I’ve been reading in How to Read the American West and it is a really interesting and a bit more rigourous, less metaphysical take on landscape that my earlier explorations, but an interesting read and what I think will be eye-opening in many ways. Here are a few of the lessons from the first chapter that have been giving me food for thought. I hope to develop and apply these principles to later posts, but for now I’ll just list what the author gives as his “Tips for Navigating Western Landscapes”:

  • Appreciate the role of time.
  • Recognize that landscapes are expressions of the interplay between nature and culture.
  • Follow the path of water.
  • Recognize the importance of scale.
  • Pay attention to the edges in the landscape.
  • Develop an eye for measuring landscape density.
  • Ask who controls the landscape.
  • Make connections between western places and the cultures that shaped them.
  • Understand how the modern latinization of the West is the region’s most extreme recent cultural transformation.
  • Visit vernacular landscapes.
  • Inventory symbolic landscapes and representations of places.
  • Remember that what you see depends on the experiences you bring with you, the questions you pose, and the details you emphasize.
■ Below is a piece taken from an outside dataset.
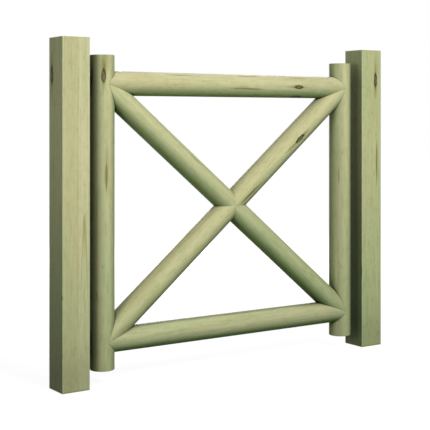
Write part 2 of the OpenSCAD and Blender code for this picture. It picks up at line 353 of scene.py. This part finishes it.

Note: These are quotes, but this is not a bulleted list in the book. This is the order in which they are given. See pages 5–15. Full citation: Wyckoff, William. How to Read the American West: A Field Guide (Seattle: University of Washington Press, 2014).


Night sky as we unwinded from the day. I’m really looking forward to applying lessons and insights from my new book into my “reading” of landscapte.

I find landscape to be fascinating and have been exploring it in my mind (and physically) for a long time. It will be a good exercise I think to have a more systematic approach to what I think about when I think about it.